# How I shoot a slingshot



## Luck over skill (Jan 19, 2015)

Sent from my iPhone using Tapatalk


----------



## Ibojoe (Mar 13, 2016)

Awesome style of shooting! And very fast too. Have you ever smacked your cheek? It seems when I shoot up at a steep angle I feel the pouch slide by. Thank you for the video and again, nice shootn!!


----------



## Tag (Jun 11, 2014)

Excellent video


----------



## Luck over skill (Jan 19, 2015)

Ibojoe said:


> Awesome style of shooting! And very fast too. Have you ever smacked your cheek? It seems when I shoot up at a steep angle I feel the pouch slide by. Thank you for the video and again, nice shootn!!


Yes one time about 1 year ago, I was just messing around walking and shooting and I walked right into the path of the ammo, left my ears ringing it hurt so bad, but that's the only time

Sent from my iPhone using Tapatalk


----------



## Luck over skill (Jan 19, 2015)

Tag said:


> Excellent video


Thanks Tag 

Sent from my iPhone using Tapatalk


----------



## CornDawg (Sep 27, 2015)

The camera likes you LOS. You're a natural...

How many of your 3 years have been spent full butterfly?


----------



## Luck over skill (Jan 19, 2015)

CornDawg said:


> The camera likes you LOS. You're a natural...
> 
> How many of your 3 years have been spent full butterfly?


Lol still a little camera shy but I'm getting there , probably two years now, love the extra power 

Sent from my iPhone using Tapatalk


----------



## SonoftheRepublic (Jul 3, 2011)

Great video. Enjoyed it.


----------



## Luck over skill (Jan 19, 2015)

SonoftheRepublic said:


> Great video. Enjoyed it.


Thanks man, if there's any videos u guys want me to do let me know and I'll try to make it 

Sent from my iPhone using Tapatalk


----------



## Ibojoe (Mar 13, 2016)

I keep comming back to watch again. Anytime you feel like making another, it's fine with me. Im still learning. I have to make the change due to problems with my thumbs. I can butterfly and use the Dan Hood fist grip and presto no thumbs. I've been holding the pouch between my nuckles for some time now. Finally mastered it but now I have one swelling up on me. My only real problem is the cheek scrapes.lol!
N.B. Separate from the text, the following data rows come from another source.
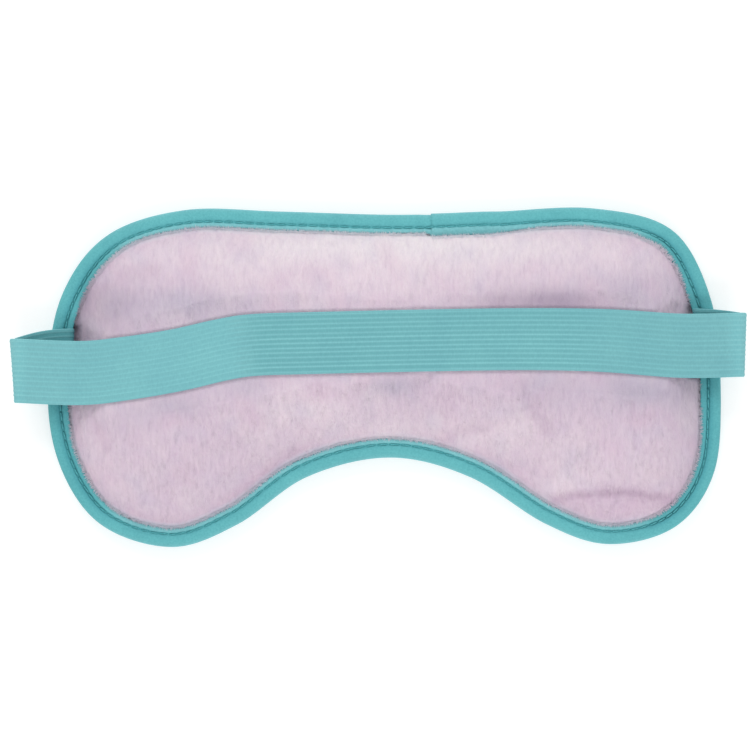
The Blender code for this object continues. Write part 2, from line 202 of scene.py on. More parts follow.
def smooth_curve(knots, closed, per_span):
    """Points of the smooth curve through the knots."""
    points = []
    count = len(knots)
    for i in range(count if closed else count - 1):
        before, start, end, after = [
            Vector(knots[(i + k) % count if closed else min(max(i + k, 0), count - 1)]).to_3d()
            for k in (-1, 0, 1, 2)]
        handle_1 = start + (end - before) / 6
        handle_2 = end - (after - start) / 6
        points += interpolate_bezier(start, handle_1, handle_2, end, per_span + 1)[:-1]
    if not closed:
        points.append(Vector(knots[-1]).to_3d())
    return np.array([(p.x, p.y) for p in points])


def pad_outline():
    """The outline as many points, from the tape's start, centred on the pad's height."""
    curve = smooth_curve(OUTLINE, True, 60)
    curve[:, 1] -= (curve[:, 1].min() + curve[:, 1].max()) / 2
    first = np.argmin(np.linalg.norm(curve - LAP_START, axis=1))
    return np.roll(curve, -first, axis=0)


def lengths_along(points):
    """The length along a line of points up to each of them."""
    steps = np.linalg.norm(np.diff(points, axis=0), axis=1)
    return np.concatenate([[0], np.cumsum(steps)])


def ring_at(distances):
    """Plan points and inward normals of the outline at distances along it from the lap."""
    ring = np.vstack([OUTLINE_CURVE, OUTLINE_CURVE[:1]])
    along = lengths_along(ring)
    wanted = np.mod(distances, along[-1])
    points = np.column_stack([np.interp(wanted, along, ring[:, k]) for k in (0, 1)])
    tangent = np.roll(OUTLINE_CURVE, -1, axis=0) - np.roll(OUTLINE_CURVE, 1, axis=0)
    tangent /= np.linalg.norm(tangent, axis=1)[:, None]
    normals = np.column_stack([-tangent[:, 1], tangent[:, 0]])
    normals = np.vstack([normals, normals[:1]])
    normals = np.column_stack([np.interp(wanted, along, normals[:, k]) for k in (0, 1)])
    return points, normals / np.linalg.norm(normals, axis=1)[:, None]


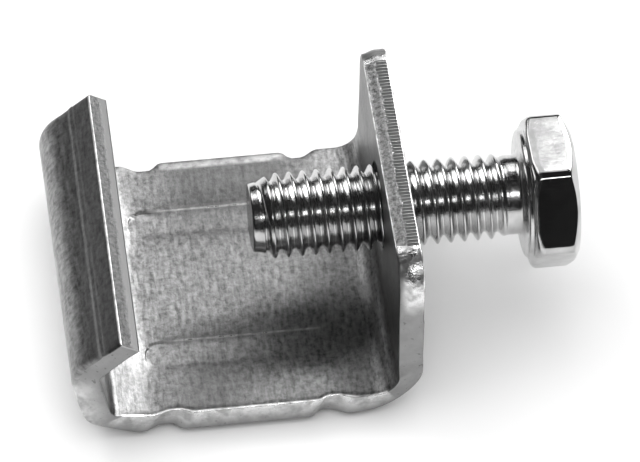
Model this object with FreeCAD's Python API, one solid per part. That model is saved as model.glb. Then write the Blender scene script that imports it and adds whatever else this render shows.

I turned my pouch ties to the inside and that seemed to help a bit. Any help is appreciated buddy!


----------



## Luck over skill (Jan 19, 2015)

Ibojoe said:


> I keep comming back to watch again. Anytime you feel like making another, it's fine with me. Im still learning. I have to make the change due to problems with my thumbs. I can butterfly and use the Dan Hood fist grip and presto no thumbs. I've been holding the pouch between my nuckles for some time now. Finally mastered it but now I have one swelling up on me. My only real problem is the cheek scrapes.lol! I turned my pouch ties to the inside and that seemed to help a bit. Any help is appreciated buddy!


I'll try and make a more detailed video when I get a chance, I've tried that fist grip before but It doesn't work me

Sent from my iPhone using Tapatalk


----------



## Ibojoe (Mar 13, 2016)

It has to work for me. I'm running out of options. I'll keep at it. Thanks buddy


----------



## brucered (Dec 30, 2015)

I finally got to watch this, back into now.

Awesome video and tutorial with some great advise.


----------



## Luck over skill (Jan 19, 2015)

brucered said:


> I finally got to watch this, back into now.
> 
> Awesome video and tutorial with some great advise.


Send your whippet frame over my way so ppl can have a nice frame to look at when I make my next video 

Sent from my iPhone using Tapatalk


----------



## rockslinger (Nov 16, 2010)

Nice shooting bud, you have the touch!


----------



## Luck over skill (Jan 19, 2015)

rockslinger said:


> Nice shooting bud, you have the touch!


Lol thank u, just a whole lot of practice really

Sent from my iPhone using Tapatalk


----------